Contractual tools to manage allocation

  • Strongly negotiated indemnity clauses: require shipper to warrant proper description and packaging of hazardous materials.
  • Specify required insurer limits and endorsements (e.g., pollution legal liability of $X per occurrence).
  • Require named additional insured status for terminals and shippers where appropriate.
  • Include pre-approved emergency response contractors and agreed rates to limit disputes over response costs.

See related topics for policy design and contractual details:

Practical recommendations for carriers and risk managers (U.S. focus)
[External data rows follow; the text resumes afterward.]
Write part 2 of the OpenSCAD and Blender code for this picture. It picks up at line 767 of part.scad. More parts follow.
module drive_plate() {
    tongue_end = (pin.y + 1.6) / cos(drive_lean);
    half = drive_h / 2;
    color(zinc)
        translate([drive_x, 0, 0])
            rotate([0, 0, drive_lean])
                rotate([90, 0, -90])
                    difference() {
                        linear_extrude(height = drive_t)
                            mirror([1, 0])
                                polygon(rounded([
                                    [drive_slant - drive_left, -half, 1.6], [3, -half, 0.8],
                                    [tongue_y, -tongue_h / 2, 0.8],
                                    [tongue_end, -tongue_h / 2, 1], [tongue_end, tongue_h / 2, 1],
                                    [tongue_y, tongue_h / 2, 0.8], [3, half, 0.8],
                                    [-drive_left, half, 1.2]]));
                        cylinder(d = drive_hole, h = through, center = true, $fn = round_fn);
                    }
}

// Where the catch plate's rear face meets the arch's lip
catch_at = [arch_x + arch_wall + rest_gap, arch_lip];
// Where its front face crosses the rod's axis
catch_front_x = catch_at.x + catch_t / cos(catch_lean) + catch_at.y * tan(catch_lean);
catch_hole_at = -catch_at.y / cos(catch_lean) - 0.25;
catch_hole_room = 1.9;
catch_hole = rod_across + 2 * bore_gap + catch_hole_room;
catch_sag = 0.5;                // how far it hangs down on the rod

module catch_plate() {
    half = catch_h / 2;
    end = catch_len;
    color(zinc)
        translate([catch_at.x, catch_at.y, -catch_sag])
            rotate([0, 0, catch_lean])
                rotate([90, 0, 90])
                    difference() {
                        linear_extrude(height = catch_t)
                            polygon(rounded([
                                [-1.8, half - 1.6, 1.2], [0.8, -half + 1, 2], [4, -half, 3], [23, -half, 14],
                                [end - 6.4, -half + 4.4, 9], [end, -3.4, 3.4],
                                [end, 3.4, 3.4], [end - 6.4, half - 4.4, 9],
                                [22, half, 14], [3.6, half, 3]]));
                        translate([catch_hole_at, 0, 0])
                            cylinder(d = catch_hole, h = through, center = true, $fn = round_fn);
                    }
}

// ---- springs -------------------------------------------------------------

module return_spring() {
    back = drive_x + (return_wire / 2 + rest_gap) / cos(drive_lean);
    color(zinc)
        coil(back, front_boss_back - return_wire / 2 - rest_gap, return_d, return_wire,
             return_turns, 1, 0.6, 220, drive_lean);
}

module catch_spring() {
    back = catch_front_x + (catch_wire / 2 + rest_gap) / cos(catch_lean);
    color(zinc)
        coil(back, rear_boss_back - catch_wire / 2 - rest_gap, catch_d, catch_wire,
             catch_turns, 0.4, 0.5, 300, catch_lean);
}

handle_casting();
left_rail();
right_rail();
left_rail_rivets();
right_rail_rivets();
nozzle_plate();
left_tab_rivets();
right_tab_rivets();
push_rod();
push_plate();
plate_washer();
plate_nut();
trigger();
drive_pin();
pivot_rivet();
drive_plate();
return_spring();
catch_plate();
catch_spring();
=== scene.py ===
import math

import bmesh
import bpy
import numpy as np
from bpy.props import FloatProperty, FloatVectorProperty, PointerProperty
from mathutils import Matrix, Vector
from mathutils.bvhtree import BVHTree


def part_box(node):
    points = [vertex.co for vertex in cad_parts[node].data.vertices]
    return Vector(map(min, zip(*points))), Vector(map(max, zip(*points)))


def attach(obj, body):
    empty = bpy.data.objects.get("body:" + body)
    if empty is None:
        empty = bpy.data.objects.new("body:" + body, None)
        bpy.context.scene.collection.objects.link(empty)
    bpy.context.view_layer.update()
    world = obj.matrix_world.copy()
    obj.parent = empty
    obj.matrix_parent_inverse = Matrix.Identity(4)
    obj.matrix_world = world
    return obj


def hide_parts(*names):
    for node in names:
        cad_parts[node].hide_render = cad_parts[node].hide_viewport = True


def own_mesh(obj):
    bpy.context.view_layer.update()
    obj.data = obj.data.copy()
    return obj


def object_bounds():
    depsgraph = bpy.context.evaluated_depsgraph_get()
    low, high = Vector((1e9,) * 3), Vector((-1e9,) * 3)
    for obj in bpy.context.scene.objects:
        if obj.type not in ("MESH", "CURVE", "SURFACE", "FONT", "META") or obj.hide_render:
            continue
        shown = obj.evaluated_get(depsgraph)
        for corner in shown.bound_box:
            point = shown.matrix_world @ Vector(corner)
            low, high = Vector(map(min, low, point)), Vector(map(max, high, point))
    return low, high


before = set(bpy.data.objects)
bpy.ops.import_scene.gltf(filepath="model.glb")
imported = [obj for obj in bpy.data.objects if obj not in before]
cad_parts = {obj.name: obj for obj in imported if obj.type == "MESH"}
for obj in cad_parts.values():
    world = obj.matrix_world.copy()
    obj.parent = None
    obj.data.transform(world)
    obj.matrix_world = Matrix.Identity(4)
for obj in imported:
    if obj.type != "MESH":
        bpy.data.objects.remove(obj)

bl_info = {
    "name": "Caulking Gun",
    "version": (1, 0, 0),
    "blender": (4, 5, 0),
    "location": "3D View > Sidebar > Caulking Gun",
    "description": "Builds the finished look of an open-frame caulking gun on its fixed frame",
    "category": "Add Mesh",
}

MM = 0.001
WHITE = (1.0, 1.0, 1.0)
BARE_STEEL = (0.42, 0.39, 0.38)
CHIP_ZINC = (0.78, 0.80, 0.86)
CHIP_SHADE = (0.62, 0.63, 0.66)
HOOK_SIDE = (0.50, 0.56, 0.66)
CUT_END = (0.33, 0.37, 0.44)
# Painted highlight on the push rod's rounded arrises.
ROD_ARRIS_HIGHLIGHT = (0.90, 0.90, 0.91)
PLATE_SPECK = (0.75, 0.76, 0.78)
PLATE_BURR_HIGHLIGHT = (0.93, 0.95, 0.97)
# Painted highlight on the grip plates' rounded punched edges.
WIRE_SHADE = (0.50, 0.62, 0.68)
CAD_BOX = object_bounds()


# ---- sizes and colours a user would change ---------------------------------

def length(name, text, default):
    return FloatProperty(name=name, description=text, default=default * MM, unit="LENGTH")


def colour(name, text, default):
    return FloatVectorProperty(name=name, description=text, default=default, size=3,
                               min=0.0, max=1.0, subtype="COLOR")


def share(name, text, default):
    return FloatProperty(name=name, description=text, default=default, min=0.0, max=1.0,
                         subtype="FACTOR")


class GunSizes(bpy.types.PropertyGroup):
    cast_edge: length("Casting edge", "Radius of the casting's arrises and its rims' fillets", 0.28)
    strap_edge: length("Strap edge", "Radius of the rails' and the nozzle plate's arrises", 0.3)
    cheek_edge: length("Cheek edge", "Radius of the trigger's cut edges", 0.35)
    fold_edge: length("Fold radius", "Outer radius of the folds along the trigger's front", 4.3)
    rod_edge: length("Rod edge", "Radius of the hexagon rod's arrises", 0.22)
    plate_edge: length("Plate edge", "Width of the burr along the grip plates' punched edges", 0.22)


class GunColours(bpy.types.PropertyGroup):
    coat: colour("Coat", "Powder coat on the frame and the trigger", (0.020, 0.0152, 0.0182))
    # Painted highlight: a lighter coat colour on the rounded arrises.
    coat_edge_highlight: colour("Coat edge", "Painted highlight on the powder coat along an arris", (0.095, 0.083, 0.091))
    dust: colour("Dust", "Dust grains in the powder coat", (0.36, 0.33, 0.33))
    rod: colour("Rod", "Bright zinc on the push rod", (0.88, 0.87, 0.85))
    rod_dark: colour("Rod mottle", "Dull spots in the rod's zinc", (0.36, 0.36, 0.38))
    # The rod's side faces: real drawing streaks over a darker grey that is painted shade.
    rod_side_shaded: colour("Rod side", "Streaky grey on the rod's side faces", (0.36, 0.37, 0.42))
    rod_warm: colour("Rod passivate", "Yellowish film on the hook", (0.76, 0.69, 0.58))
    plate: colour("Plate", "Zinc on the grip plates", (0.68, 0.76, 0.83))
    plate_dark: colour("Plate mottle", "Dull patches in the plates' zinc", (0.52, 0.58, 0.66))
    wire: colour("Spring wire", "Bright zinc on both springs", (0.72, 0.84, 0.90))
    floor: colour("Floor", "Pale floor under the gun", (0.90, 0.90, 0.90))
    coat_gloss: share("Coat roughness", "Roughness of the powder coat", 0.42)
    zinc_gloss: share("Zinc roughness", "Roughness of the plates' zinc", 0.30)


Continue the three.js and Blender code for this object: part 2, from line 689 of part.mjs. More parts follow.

  • Purchase affirmative pollution legal liability coverage tailored to scheduled vehicles and terminals; avoid relying solely on “sudden and accidental” auto endorsements.
  • Maintain written emergency response plans, pre-contracted OSROs in major operating regions (Houston, Los Angeles, New Jersey).
  • Require contractual warranties from shippers regarding correct classification and packaging of hazardous cargo.
  • Set policy limits and retentions by modeling cleanup and NRD scenarios for your routes (see Choosing Limits for Pollution Liability: Modeling Cleanup Costs and Regulatory Penalties).
  • Train drivers on HazMat handling, transfer operations, placarding rules, and spill reporting thresholds.

Conclusion

Contaminant releases from trucking create a blend of immediate emergency response needs and long-tail regulatory and third‑party liabilities. Effective claims handling, careful allocation of liability through contracts, and affirmative pollution insurance tailored to tanker and hazardous cargo operations are non‑negotiable for carriers operating in high‑exposure U.S. regions such as Texas, California, and the Northeast. Use pre‑approved response vendors, model limits against worst‑case scenarios, and work with insurers that specialize in trucking pollution risks to limit surprises after a spill.